We can now do the following.

let main =
    (bind (println "What's your name?")
        (fn _ = bind (readln)
                (fn name = (println (concat "Hello " name)))));
(main)

This will produce the following value directly.

[
    'io 'bind
    ['io 'println "What's your name?"]
    fn _ = [
        'io 'bind
        ['io 'readln]
        fn name = ['io 'println (concat "Hello " name)]
    ]
]

The runtime can now recognize and further evaluate the value above, and produce the desired side effects.

Builtin/standard library

I have not decided on the style and extent of the built in functions and standard provided functions. The vast majority of functions can be implemented by using the provided constructs. For an example of this, look at the following example of an add function.

let add left right = [..left ..right];

Since integers are syntax suger for arrays with a specified length, this function is valid.

There are however downsides to constructing the majority of low level-functions in the languages itself, such as the massive overhead compared to builtin functions. An example of the massive difference overhead, look at the following in-language definition of mul (multiply).

let mul_internal left right acc =
    if left extends [_ ..@rest]
        ? (mul_internal rest right [..acc ..right])
        : acc;

let mul left right = (mul_internal left right [])

If we visually evaluate (mul 3 4) (3 * 4) by means of substitution, we get the following execution.

(mul 3 4)
(mul [_ _ _] [_ _ _ _])
(mul_internal [_ _ _] [_ _ _ _] [])
if [_ _ _] extends [_ ..@rest] ? (mul_internal rest [_ _ _ _] [..[] ..[_ _ _ _]]) : []
(mul_internal [_ _] [_ _ _ _] [_ _ _ _])
if [_ _] extends [_ ..@rest] ? (mul_internal rest [_ _ _ _] [..[_ _ _ _] ..[_ _ _ _]]) : [_ _ _ _]
(mul_internal [_] [_ _ _ _] [_ _ _ _ _ _ _ _])
if [_] extends [_ ..@rest] ? (mul_internal rest [_ _ _ _] [..[_ _ _ _ _ _ _ _] ..[_ _ _ _]]) : [_ _ _ _ _ _ _ _]
(mul_internal [] [_ _ _ _] [_ _ _ _ _ _ _ _ _ _ _ _])
if [] extends [_ ..@rest] ? (mul_internal rest [_ _ _ _] [..[_ _ _ _ _ _ _ _ _ _ _ _] ..[_ _ _ _]]) : [_ _ _ _ _ _ _ _ _ _ _ _]
[_ _ _ _ _ _ _ _ _ _ _ _]

As evident, a multiply operation done this way, is in fact, not very efficient.
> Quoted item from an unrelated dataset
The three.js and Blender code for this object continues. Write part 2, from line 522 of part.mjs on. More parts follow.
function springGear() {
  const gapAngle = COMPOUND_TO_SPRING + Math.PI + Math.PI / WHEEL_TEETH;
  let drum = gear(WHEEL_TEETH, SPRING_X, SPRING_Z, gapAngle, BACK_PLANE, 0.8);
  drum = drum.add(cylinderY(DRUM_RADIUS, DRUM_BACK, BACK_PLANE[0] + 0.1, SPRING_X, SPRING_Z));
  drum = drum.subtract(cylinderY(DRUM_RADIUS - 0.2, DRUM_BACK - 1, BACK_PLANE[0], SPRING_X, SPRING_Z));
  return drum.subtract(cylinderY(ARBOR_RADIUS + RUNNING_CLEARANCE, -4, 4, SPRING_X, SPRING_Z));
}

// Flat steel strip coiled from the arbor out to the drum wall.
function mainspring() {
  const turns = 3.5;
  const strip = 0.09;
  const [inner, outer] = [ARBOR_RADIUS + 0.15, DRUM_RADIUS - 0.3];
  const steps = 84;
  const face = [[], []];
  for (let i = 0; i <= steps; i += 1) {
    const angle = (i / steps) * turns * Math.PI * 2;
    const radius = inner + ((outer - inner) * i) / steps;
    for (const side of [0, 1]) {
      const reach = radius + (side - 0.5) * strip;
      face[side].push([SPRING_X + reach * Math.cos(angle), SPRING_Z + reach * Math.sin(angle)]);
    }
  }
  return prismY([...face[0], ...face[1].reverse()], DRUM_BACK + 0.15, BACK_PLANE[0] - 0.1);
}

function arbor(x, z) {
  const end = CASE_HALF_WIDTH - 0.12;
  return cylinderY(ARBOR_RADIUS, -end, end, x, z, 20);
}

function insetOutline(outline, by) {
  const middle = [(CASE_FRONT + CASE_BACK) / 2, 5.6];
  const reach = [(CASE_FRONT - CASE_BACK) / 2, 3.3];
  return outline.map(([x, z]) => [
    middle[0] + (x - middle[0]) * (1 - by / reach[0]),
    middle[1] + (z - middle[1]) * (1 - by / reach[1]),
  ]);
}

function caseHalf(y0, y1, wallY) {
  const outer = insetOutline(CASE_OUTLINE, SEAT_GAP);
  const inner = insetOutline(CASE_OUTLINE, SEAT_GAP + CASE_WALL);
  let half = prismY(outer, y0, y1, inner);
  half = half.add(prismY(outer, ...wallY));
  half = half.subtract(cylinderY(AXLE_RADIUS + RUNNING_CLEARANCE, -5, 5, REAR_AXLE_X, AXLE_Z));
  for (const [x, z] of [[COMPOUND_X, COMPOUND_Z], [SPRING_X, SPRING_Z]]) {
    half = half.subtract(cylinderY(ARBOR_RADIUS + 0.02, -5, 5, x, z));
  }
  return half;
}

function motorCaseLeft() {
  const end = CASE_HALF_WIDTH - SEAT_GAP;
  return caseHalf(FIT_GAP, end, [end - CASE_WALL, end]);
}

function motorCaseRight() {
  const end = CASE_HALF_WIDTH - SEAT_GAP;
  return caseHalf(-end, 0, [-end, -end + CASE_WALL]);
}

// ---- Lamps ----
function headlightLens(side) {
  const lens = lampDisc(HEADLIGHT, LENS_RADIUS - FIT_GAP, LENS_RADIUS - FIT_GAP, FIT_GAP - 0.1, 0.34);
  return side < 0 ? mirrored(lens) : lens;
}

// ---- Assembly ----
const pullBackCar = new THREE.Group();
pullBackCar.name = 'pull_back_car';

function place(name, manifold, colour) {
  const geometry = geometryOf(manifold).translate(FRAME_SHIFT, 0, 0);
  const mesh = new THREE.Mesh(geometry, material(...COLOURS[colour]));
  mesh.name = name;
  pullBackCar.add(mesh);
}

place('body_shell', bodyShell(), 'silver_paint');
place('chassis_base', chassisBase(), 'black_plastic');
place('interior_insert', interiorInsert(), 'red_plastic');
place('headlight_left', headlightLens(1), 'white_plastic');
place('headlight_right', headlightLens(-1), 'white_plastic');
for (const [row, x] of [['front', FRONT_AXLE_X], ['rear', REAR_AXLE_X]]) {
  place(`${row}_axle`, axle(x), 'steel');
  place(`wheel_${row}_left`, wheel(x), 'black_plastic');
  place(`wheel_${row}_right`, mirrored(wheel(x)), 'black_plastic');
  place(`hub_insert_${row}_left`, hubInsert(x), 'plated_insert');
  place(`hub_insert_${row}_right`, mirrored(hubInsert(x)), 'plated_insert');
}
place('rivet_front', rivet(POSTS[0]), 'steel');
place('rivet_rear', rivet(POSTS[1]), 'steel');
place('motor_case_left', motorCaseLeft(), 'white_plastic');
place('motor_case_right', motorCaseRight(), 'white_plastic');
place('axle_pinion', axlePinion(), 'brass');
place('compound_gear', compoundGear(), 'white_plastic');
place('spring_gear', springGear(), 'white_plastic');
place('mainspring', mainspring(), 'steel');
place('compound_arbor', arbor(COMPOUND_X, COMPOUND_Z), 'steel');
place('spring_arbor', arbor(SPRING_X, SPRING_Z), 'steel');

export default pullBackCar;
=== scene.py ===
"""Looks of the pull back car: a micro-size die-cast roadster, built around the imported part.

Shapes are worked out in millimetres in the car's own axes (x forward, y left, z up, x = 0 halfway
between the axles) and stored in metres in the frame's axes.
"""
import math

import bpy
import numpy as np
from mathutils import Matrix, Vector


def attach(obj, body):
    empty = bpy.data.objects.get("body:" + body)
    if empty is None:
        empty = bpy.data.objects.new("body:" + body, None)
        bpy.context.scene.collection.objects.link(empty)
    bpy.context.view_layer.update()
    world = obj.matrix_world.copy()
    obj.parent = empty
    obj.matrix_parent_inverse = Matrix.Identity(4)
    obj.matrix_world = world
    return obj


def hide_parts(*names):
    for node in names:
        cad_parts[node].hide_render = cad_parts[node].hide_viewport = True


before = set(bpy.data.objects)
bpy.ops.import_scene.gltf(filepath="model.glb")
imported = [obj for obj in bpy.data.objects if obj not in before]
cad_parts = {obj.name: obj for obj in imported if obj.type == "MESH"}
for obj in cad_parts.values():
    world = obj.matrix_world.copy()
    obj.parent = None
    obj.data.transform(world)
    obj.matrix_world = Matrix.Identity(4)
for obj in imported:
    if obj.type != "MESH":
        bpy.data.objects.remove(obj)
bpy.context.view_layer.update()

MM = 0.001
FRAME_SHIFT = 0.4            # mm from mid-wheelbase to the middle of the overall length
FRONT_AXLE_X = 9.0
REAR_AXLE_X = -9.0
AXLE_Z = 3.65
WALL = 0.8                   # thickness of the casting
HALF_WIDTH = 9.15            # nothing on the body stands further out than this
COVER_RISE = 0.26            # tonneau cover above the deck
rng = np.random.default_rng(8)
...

Even with a few simple optimizations, this is still painfully slow, compared to a builtin function doing the same. Especially with the same optimizations enabled.

Implementation

I'm working on a quite naive interpreter written in Typescript. It is by no means feature complete, nor super optimized. I'll therefore choose to defer implementation to a future article.

Inspiration

This language was, as stated before, primarily inspired by Typescript's type system.

The syntax is heavily inspired by ML family languages, such as SML, OCaml and F#.
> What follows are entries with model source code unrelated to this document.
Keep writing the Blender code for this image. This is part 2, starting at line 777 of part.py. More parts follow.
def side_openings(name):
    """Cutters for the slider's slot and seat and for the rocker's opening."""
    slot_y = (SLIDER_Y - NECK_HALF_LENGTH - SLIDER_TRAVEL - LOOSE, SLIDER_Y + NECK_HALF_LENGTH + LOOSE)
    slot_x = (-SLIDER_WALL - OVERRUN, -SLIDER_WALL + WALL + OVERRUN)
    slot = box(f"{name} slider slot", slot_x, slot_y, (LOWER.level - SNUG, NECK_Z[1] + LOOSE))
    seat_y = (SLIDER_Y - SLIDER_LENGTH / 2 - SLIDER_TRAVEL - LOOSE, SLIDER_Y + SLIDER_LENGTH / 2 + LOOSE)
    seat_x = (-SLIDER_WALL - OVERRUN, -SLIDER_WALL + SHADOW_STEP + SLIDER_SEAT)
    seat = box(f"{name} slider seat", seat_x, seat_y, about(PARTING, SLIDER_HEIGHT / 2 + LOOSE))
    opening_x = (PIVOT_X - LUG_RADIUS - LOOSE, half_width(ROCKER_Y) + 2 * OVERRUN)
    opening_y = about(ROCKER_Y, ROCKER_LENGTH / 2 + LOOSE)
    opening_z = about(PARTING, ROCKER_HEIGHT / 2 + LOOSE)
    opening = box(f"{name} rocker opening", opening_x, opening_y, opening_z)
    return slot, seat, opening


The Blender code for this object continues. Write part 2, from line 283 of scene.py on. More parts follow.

Compared to it's inspiring languages, this languages is a lot simpler. There's less syntax, less features, less semantics and less syntax suger.

Conclusion

What we have here, is a simple language, which is

simple to understand,
simple to specify,
simple to implement interpreters for
and I'd argue, simple to program in.

There are no implicit conversions of types, no hard to see null dereferences and no invisible exceptions. The code is mathematically sound and doesn't expose unnecessary low level control, prone to bugs and security vulnurabilities. The semantics are simple to reason about. There are no data races, no dangling pointers, no unfreed memory, no hard-to-refactor global variables.
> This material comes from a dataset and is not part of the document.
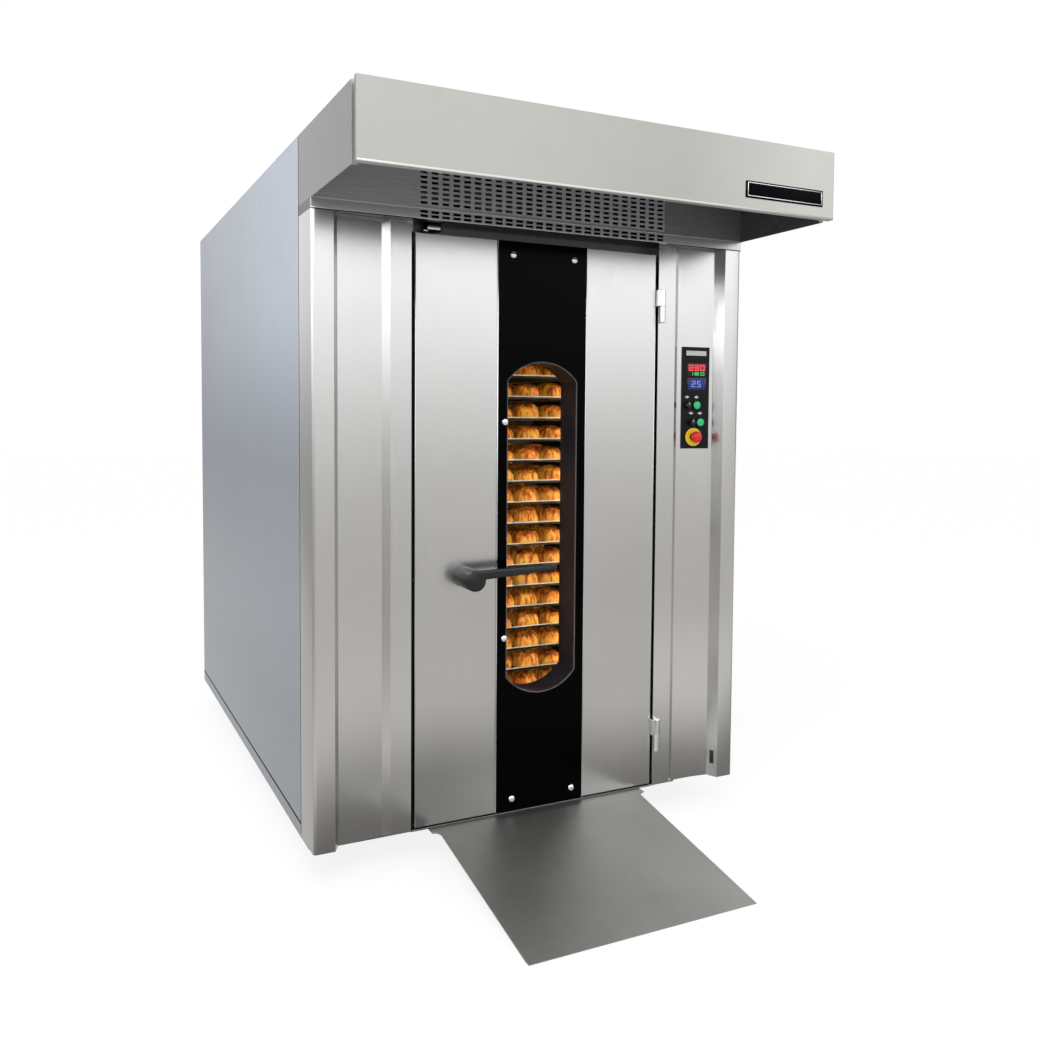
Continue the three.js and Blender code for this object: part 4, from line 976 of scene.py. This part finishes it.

I think simple languages like this have potential for improving developer experience, compared to the modern day jack-of-all-trades languages, which have massive syntaxes, incredible difficult to reason about semantic, and take years to become proficient in.

Sources

Appendix 1 - Improve Typescript's type recursion limit

Lazy constraints

Rewrite

type A<B extends number> = ...;

into

type A<B> ?
    [B] extends [infer B extends number] 
        ? ...
        : never;

because for some reason, this increases the max depth.